You've got to love the sheer cheek of that (and it's absolute practicality on a tropical island), and people did love Mangefel and his lack of pretention. Another favorite story is about a time he showed up for dinner at the President of the FSM's house on Pohnpei dressed in a t-shirt and foam flipflops (called zoris on Yap) and was turned away by the guard. The President had to sent the guard out to fetch him back.

His most famous speech came at the Congress of Micronesia, where they were negotiating with US for monetary support (which for the FSM ended up being called the Compact of Free Association, which is a name, you'll agree, of great and double irony). I'm sure this process was frustrating and humiliating and boring and enraging. Mangefel was famous for being able to calm tempers with his humor, while still making substantive points. Here's part of what he said:

"At this time I wish to say a very few words about the present financial mire in which we find ourselves and the Trust Territory Government stuck.

"Since about two years ago, when the world shortage of gasoline, ping pong balls, toilet paper and other life essentials hit us in the face (so to speak), things have not been the same.

"In that short time world leaders have come and gone and others have emerged or have been replaced; nations have collapsed; millions of people have been killed by wars and starvation, and the TV program "Gunsmoke" has gone off the airwaves. Inflation, recession, and depression are now the watchwords, and financiers nervously take the pulse of the prime lending rates like vacationers waiting for spring, watching the movements of groundhogs.

"While all of these momentous events have taken place, we in Micronesia have suffered a lot, but done very little. For my part, I have made a number of important and reasonable recommendations, but no one has had the foresight -- or the temerity -- to follow them.

"Consequently we find ourselves in a messy state.

"As an example, we have just approved a salary plan on legal paper, which neither we in this Congress nor the U.S. Government can finance.
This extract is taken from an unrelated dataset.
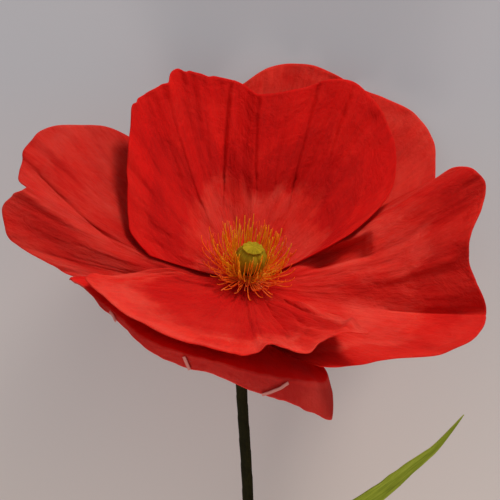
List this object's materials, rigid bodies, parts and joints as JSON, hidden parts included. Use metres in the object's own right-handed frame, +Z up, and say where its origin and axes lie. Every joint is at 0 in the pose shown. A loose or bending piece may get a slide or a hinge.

Our grant fund appropriations have recently been cut. Scrounging from all available corners of our national pockets has just barely enabled our government to meet its payrolls, and funds slated for capital improvement projects are being transferred to cover operations which are supposed to support the capital improvement projects, the funds for which are being used for operations -- or something like that.

"I confess, Mr. President, I am somewhat at a loss as I ponder how all these problems could be solved. Even dipping into my betelnut basket yesterday and this morning did not provide me with any inspirations to share with my distinguished, and I am sure, equally befuddled colleagues. I searching my soul, the answer finally was revealed to me.

"In seeking solutions to our problems, we must consult with that higher administering authority, and His words, as promulgated in that ethereal order, the Good Book. The solution at hand, I now would like to highly recommend that the procedure I will shortly describe be followed before the convening of all cabinet meetings, all sessions of the Congress of Micronesia, all meetings of the House Appropriations, Senate Ways and Means Committees, Joint Committee on Program and Budget Planning, and be recited prior to any appearance of members of Congress before committees or members of the United States Congress, and those of the President's Office of Management and Budget.

"To close this preamble, I now will offer my solution. Furthermore, on order to appease our Senate and Journal Clerk's penchant for assigning a title and number to everything that we do, I have ventured to entitle the solution in the following manner:

"THE LORD'S PRAYER, SENATE DRAFT ONE AS AMENDED BY THE HUMBLE JOHN DE AVILA MANGEFEL

"Our Father, who art in Washington,
Hallowed be thy funds.
The Authorizations come, thy appropriations be done
In Saipan, as they are in the President’s Budget Office.
Give us this day our quarterly allotment,
And forgive us our overruns, as we forgive our deficits.
And lead us not into dependence, but deliver us from inflation
So ours will be the territory, and the power,
And the fiscal authority, forever ... Amen, Mr. President."

Amen, Mr. Mangefel. I never met him myself, unless I did as a kid. I thought I'd met him when I was out there last time in 2002. I was looking for Yapese stories and myths, and somebody suggested I got to the little library at the bottom of Alau hill and talk to Mangefel, who had long since retired from politics. I chatted to an elderly gent there, who was unable to help me, but it ended up it wasn't Mangefel but his brother.

Not that I was worthy to fetch his betelnut, but I felt a pang at the news today because now I'll never get to hear his wit and wisdom in person. He was a true character, and a shrewd observer of the political realities on Yap and in Micronesia. With the death of Petrus Tun a few years ago, Yap has lost two of its greatest leaders in times of change. Who will stand so tall for the small islands now?